Penyelarasan ayat dan hadts ini adalah bahwa orang yang ber-amar ma’ruf nahi munkar wajib mengerjakan perbuatan yang diserunya dan meninggalkan perbuatan yang dilarangnya. Inilah sunnah para rasul, sebagaimana Syu’aib berkata:
“Dan aku tidak berkehendak menyalahi kamu (dengan mengerjakan) apa yang aku larang. Aku tidak bermaksud kecuali (mendatangkan) perbaikan selama aku masih berkesanggupan. Dan tidak ada taufik bagiku melainkan dengan (pertolongan) Allah. Hanya kepada Allah aku bertawakkal dan hanya kepada-Nya-lah aku kembali.” (Hud: 88)

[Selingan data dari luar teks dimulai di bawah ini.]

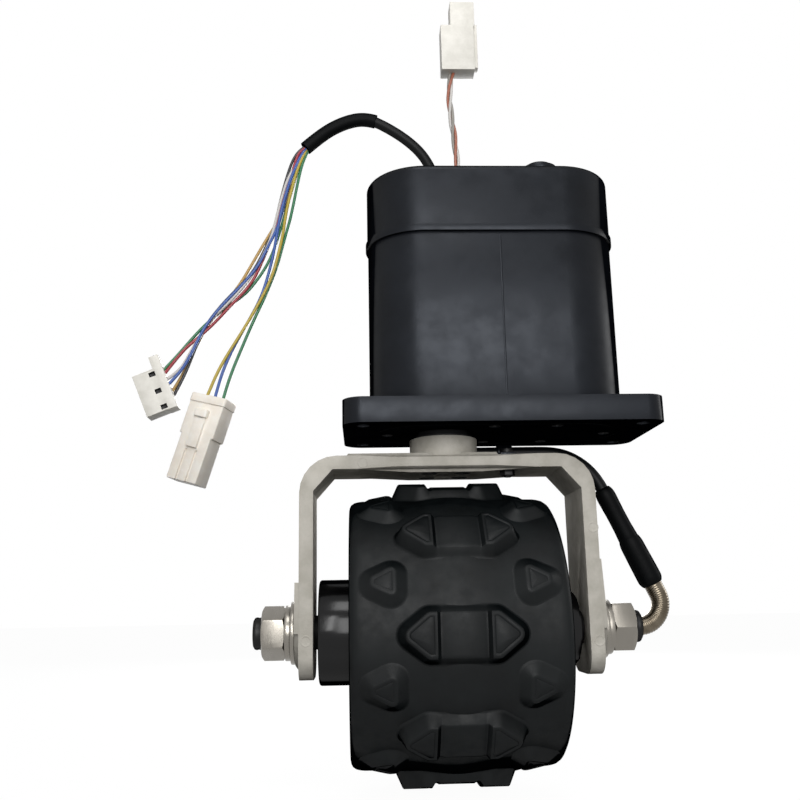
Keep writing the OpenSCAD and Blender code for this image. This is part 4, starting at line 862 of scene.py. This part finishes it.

Sikap inilah yang lebih tepat bagi para da’i karena lebih dapat diterima dan dipenuhi da’wahnya oleh masyarakat. Meski demikian, bukan berarti bahwa orang yang berbuat kemungkaran terbebas dari kewajiban amar ma’ruf nahi munkar. Selain itu bukan berarti bahwa orang yang berhak ber-amar ma’ruf nahi munkar hanyalah orang yang terbebas dari segala bentuk kemaksiatan.
Jika kewajiban amar ma’ruf nahi munkar mensyaratkan terbebasnya pelakunya dari kemaksiatan secara penuh, maka ini adalah perbuatan yang tidak adil. Orang-orang yang bermaksiat terbebas dari kewajiban, sementara orang-orang yang taat malah dihukum karena meninggalkan kewajibannya.[1] Ini benar-benar kezhaliman!
Ada satu contoh konkrit tentang hal ini, yakni ketika ada seorang ustadz yang kebetulan ingin makan tongseng di sebuah tempat makan. Beliau tidak mengetahui bahwa tongseng yang dijual di tempat itu adalah dari daging anjing. Mengetahui bahwa yang datang ke tempat itu adalah seorang ustadz, pemilik tempat makan itu memberitahukan padanya bahwa rumah makan itu hanya menyediakan daging anjing. Maka selamatlah sang ustadz itu dari mengkonsumsi makanan yang haram, meskipun yang memberitahukannya adalah si penjual tongseng daging anjing, yang kemungkinan besar tahu tentang keharaman daging anjing dan juga mengkonsumsinya.
Jika kita tidak memulai da’wah hingga kita menjadi manusia sempurna yang suci dari kesalahan, maka kita tidak akan pernah berda’wah, karena yang ma’shum adalah Rasulullah. Jadi, jika tidak mulai berda’wah dari sekarang, kapan lagi?